-- BEGIN --
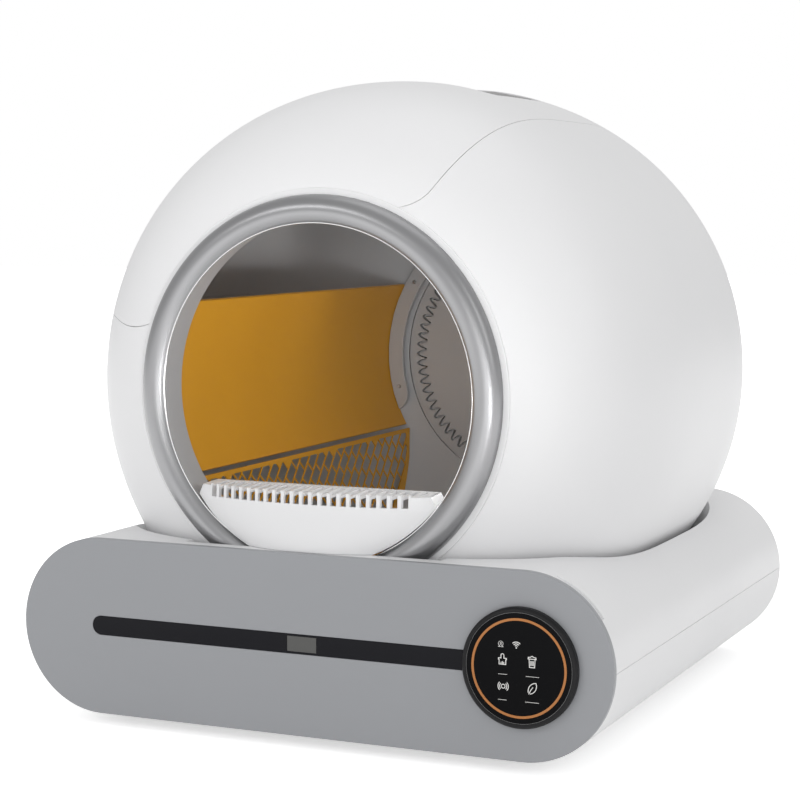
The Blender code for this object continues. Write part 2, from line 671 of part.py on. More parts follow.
upper_outline = stadium(BASE_RADIUS, BASE_RADIUS + MESH_GAP / 2, None)
base_upper = make_piece("base_upper_shell", prism(upper_outline, SHELL_START, BASE_DEPTH),
                        WHITE, reference)
skirt_zone = make_cutter("skirt_zone", solid_globe(-POCKET_CLEARANCE - SKIRT_WALL), reference,
                         (0, 0, AXIS_HEIGHT))
skirt_front = make_cutter("skirt_front", disc(ring_pocket_radius + SKIRT_WALL, LEDGE_DEPTH - LEDGE_WALL,
                                              RING_POCKET_DEPTH, 40), reference, (0, 0, AXIS_HEIGHT))
skirt_slab = make_cutter("skirt_slab", box((-BASE_WIDTH, -BASE_DEPTH, SKIRT_LOW),
                                           (BASE_WIDTH, 2 * BASE_DEPTH, BASE_HEIGHT * 2)), reference)
combine(skirt_zone, skirt_front, "UNION", "MANIFOLD")
combine(skirt_zone, skirt_slab, "INTERSECT", "MANIFOLD")
hollow_outline = stadium(BASE_RADIUS - BASE_WALL, None, None)
upper_hollow = make_cutter("upper_hollow", prism(hollow_outline, SHELL_START + FRONT_WALL,
                                                 BASE_DEPTH - BASE_WALL), reference)
cut(upper_hollow, skirt_zone, "MANIFOLD")
cut(base_upper, upper_hollow, "MANIFOLD")
cut(base_upper, make_cutter("globe_room", solid_globe(-POCKET_CLEARANCE), reference,
                            (0, 0, AXIS_HEIGHT)), "MANIFOLD")
cut(base_upper, make_cutter("ring_room", disc(ring_pocket_radius, LEDGE_DEPTH, RING_POCKET_DEPTH),
                            reference, (0, 0, AXIS_HEIGHT)), "MANIFOLD")
drawer_mouth = prism(stadium(BASE_RADIUS - BASE_WALL, None, FRONT_WALL_LOW),
                     -CUT_OVERRUN, SHELL_START + FRONT_WALL + CUT_OVERRUN)
cut(base_upper, make_cutter("drawer_mouth", drawer_mouth, reference), "MANIFOLD")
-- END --
= OBJECTIVE =
Produce an exact copy of the whole listing.

= FULL ANSWER =
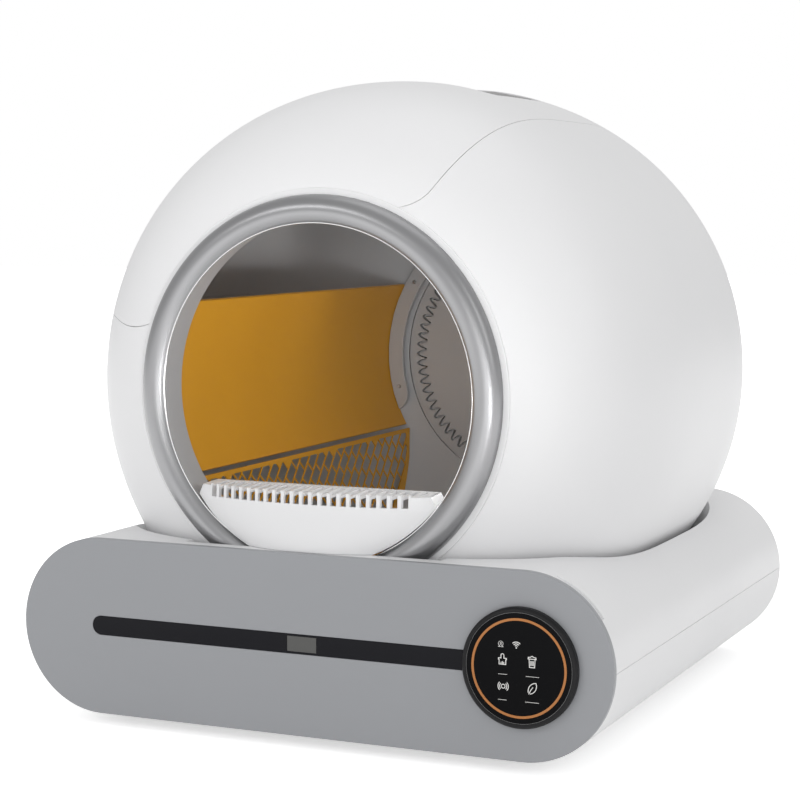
The Blender code for this object continues. Write part 2, from line 671 of part.py on. More parts follow.
upper_outline = stadium(BASE_RADIUS, BASE_RADIUS + MESH_GAP / 2, None)
base_upper = make_piece("base_upper_shell", prism(upper_outline, SHELL_START, BASE_DEPTH),
                        WHITE, reference)
skirt_zone = make_cutter("skirt_zone", solid_globe(-POCKET_CLEARANCE - SKIRT_WALL), reference,
                         (0, 0, AXIS_HEIGHT))
skirt_front = make_cutter("skirt_front", disc(ring_pocket_radius + SKIRT_WALL, LEDGE_DEPTH - LEDGE_WALL,
                                              RING_POCKET_DEPTH, 40), reference, (0, 0, AXIS_HEIGHT))
skirt_slab = make_cutter("skirt_slab", box((-BASE_WIDTH, -BASE_DEPTH, SKIRT_LOW),
                                           (BASE_WIDTH, 2 * BASE_DEPTH, BASE_HEIGHT * 2)), reference)
combine(skirt_zone, skirt_front, "UNION", "MANIFOLD")
combine(skirt_zone, skirt_slab, "INTERSECT", "MANIFOLD")
hollow_outline = stadium(BASE_RADIUS - BASE_WALL, None, None)
upper_hollow = make_cutter("upper_hollow", prism(hollow_outline, SHELL_START + FRONT_WALL,
                                                 BASE_DEPTH - BASE_WALL), reference)
cut(upper_hollow, skirt_zone, "MANIFOLD")
cut(base_upper, upper_hollow, "MANIFOLD")
cut(base_upper, make_cutter("globe_room", solid_globe(-POCKET_CLEARANCE), reference,
                            (0, 0, AXIS_HEIGHT)), "MANIFOLD")
cut(base_upper, make_cutter("ring_room", disc(ring_pocket_radius, LEDGE_DEPTH, RING_POCKET_DEPTH),
                            reference, (0, 0, AXIS_HEIGHT)), "MANIFOLD")
drawer_mouth = prism(stadium(BASE_RADIUS - BASE_WALL, None, FRONT_WALL_LOW),
                     -CUT_OVERRUN, SHELL_START + FRONT_WALL + CUT_OVERRUN)
cut(base_upper, make_cutter("drawer_mouth", drawer_mouth, reference), "MANIFOLD")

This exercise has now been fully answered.